Best Season: 1955 (27.7 WAR)
Was there ever any doubt it'd be these three? Willie (9.3), Mickey (9.5) and the Duke (8.9) all turned in outstanding seasons in 1955, earning not only the highest total position score for any year, but the most balanced of any top season. 1954 to 1957 were the top four seasons on the center field table, with these three representing their teams each of those years. Ya know, I think it's safe to say that the 1950's was something of a golden era for New York baseball. Has anyone ever noticed that?
Worst Season: 1910, 1915 (0.9 WAR)
The Highlanders/Yankees were propping up the sorry Giants and Superbas/Robins both seasons. Birdie Cree's 3 in 1910 and Hugh High's 2.1 in 1915 were the best marks. Cy Seymour (-0.2 in 1910) and Fred Snodgrass (-0.4 in 1915) inspired few cheers at the Polo Grounds, while the fans at Washington and Ebbets suffered through Bill Davidson (-1.9 in 1910) and Hy Myers (-0.8 in 1915).
Best Season: 1930 (24.1 WAR)
Once again it's Babe Ruth on top of the pack, with 10.7 WAR. This time though, his counterparts in the National League contributed more to the cause. Babe Herman's 6.8 for the Robins and Mel Ott's 6.6 for the Giants make the 1930 right fielders much more balanced than the 1921 left fielders.
Worst Season: 1913 (1.4 WAR)
Red Murray's 0.9 for the Giants led the way, followed closely by Bert Daniels' 0.7 for the Yankees.
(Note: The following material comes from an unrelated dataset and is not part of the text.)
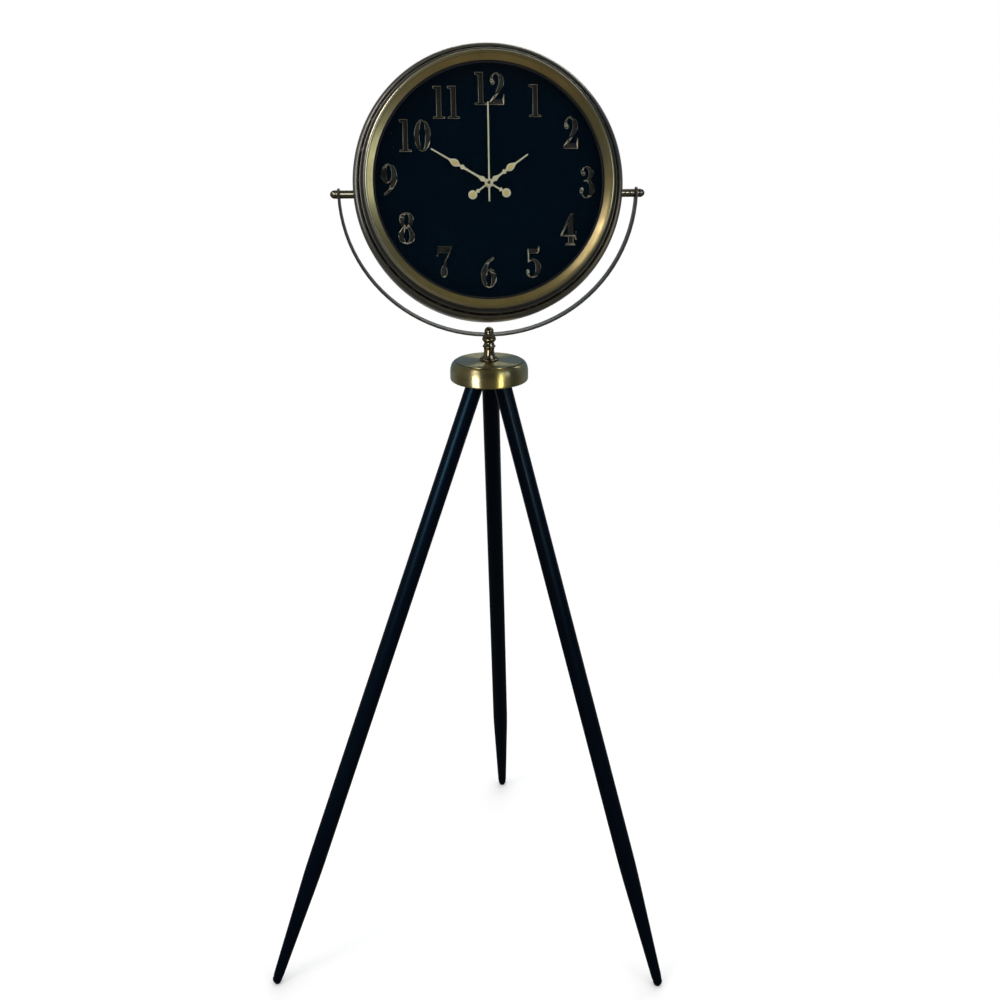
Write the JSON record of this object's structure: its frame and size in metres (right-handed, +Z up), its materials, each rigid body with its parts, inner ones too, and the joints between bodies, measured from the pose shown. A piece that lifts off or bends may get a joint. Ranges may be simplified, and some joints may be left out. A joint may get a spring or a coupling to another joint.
{
  "type": "tripod floor clock",
  "caption": "Round clock head with raised numerals in a tilting half-round yoke, on a turned stem and hub over a splayed tripod of slim tapered wooden legs.",
  "frame": {"origin": "on the floor, in the middle of the bounding box", "axes": "+Z up; the rear leg points to +Y and the dial looks towards -Y, turned 6.7 degrees to +X and tilted 14.3 degrees back"},
  "size_m": [0.693, 0.6112, 1.549],
  "materials": {
    "black_lacquer": "satin black lacquer",
    "soft_black": "matte",
    "zinc_steel": "zinc plated",
    "casting": "as cast, painted",
    "brushed_antique_brass": "brushed antique",
    "polished_antique_brass": "polished antique",
    "bronze_paint": "satin antique bronze",
    "antique_gold": "satin antique gold",
    "dial_black": "gloss blue-black",
    "clear_glass": "clear",
    "black_plastic": "matte",
    "pale_brass": "satin",
    "battery_label": "printed wrap",
    "dark_bronze": "satin dark bronze"
  },
  "bodies": {
    "stand": {"leg_left": "black_lacquer", "leg_right": "black_lacquer", "leg_rear": "black_lacquer", "glide_left": "soft_black", "glide_right": "soft_black", "glide_rear": "soft_black", "leg_bolt_left": "zinc_steel", "leg_bolt_right": "zinc_steel", "leg_bolt_rear": "zinc_steel", "leg_block": "casting", "hub_cover": "brushed_antique_brass", "tie_rod": "zinc_steel", "rod_nut": "zinc_steel", "stem": "polished_antique_brass"},
    "yoke": {"yoke_strap": "bronze_paint", "swivel_washer": "polished_antique_brass", "finial_nut": "polished_antique_brass"},
    "head": {"case_shell": "bronze_paint", "dial_seat": "bronze_paint", "bezel_ring": "antique_gold", "glass_gasket": "soft_black", "glass": "clear_glass", "spacer_ring": "black_plastic", "dial_plate": "dial_black", "back_cover": "black_plastic", "pivot_stud_left": "zinc_steel", "pivot_stud_right": "zinc_steel", "pivot_sleeve_left": "polished_antique_brass", "pivot_sleeve_right": "polished_antique_brass", "pivot_acorn_left": "polished_antique_brass", "pivot_acorn_right": "polished_antique_brass", "pivot_nut_left": "zinc_steel", "pivot_nut_right": "zinc_steel", "movement_case": "black_plastic", "rubber_washer": "soft_black", "bush_nut": "pale_brass", "battery": "battery_label", "contact_plus": "zinc_steel", "contact_minus": "zinc_steel", "numeral_1": "dark_bronze", "numeral_2": "dark_bronze", "numeral_3": "dark_bronze", "numeral_4": "dark_bronze", "numeral_5": "dark_bronze", "numeral_6": "dark_bronze", "numeral_7": "dark_bronze", "numeral_8": "dark_bronze", "numeral_9": "dark_bronze", "numeral_10_tens": "dark_bronze", "numeral_10_units": "dark_bronze", "numeral_11_tens": "dark_bronze", "numeral_11_units": "dark_bronze", "numeral_12_tens": "dark_bronze", "numeral_12_units": "dark_bronze"},
    "hour_hand": {"hour_hand": "pale_brass", "hour_tube": "zinc_steel"},
    "minute_hand": {"minute_hand": "pale_brass", "minute_arbor": "zinc_steel"},
    "second_hand": {"second_hand": "pale_brass"},
    "setting_knob": {"setting_knob": "black_plastic"}
  },
  "joints": [
    {"name": "yoke_swivel", "type": "hinge", "parent": "stand", "child": "yoke", "pos_m": [0.0301, -0.08482, 1.13], "axis": [0, 0, 1], "continuous": true},
    {"name": "head_tilt", "type": "hinge", "parent": "yoke", "child": "head", "pos_m": [0.0301, -0.08482, 1.34118], "axis": [0.9932, 0.1167, 0], "range_deg": [-75.7, 104.3]},
    {"name": "second_hand_turn", "type": "hinge", "parent": "head", "child": "second_hand", "pos_m": [0.02974, -0.08175, 1.35329], "axis": [-0.1131, 0.9624, -0.247], "continuous": true},
    {"name": "minute_hand_turn", "type": "hinge", "parent": "head", "child": "minute_hand", "pos_m": [0.02974, -0.08175, 1.35329], "axis": [-0.1131, 0.9624, -0.247], "continuous": true},
    {"name": "hour_hand_turn", "type": "hinge", "parent": "head", "child": "hour_hand", "pos_m": [0.02974, -0.08175, 1.35329], "axis": [-0.1131, 0.9624, -0.247], "continuous": true},
    {"name": "setting_knob_turn", "type": "hinge", "parent": "head", "child": "setting_knob", "pos_m": [0.04526, -0.0767, 1.36589], "axis": [-0.1131, 0.9624, -0.247], "continuous": true}
  ],
  "couplings": [
    {"joint": "minute_hand_turn", "follows": "second_hand_turn", "ratio": 0.016667},
    {"joint": "hour_hand_turn", "follows": "second_hand_turn", "ratio": 0.0013889},
    {"joint": "setting_knob_turn", "follows": "second_hand_turn", "ratio": -0.0055556}
  ]
}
Herbie Moran's -0.2 for Brooklyn wasn't appreciably worse, though that whole "being negative" thing is certainly a strike against it.
This study pretty much confirms what we already knew: the 1950's was the greatest era across the board for all three New York teams. Perhaps it was a fitting last hurrah, as the Dodgers and Giants famously abandoned their fans for the West Coast in 1958. The 1930's would have to be second-best, though the Dodgers didn't do anything distinguished during those Depression days (nice alliteration, huh?).
The first two decades of the century were the weakest, though part of that may be due to the dead ball allowing less divergence from replacement level. 1925 was notably weak for the left side of the infield, and the two best decades each produced a year of turkeys at one position.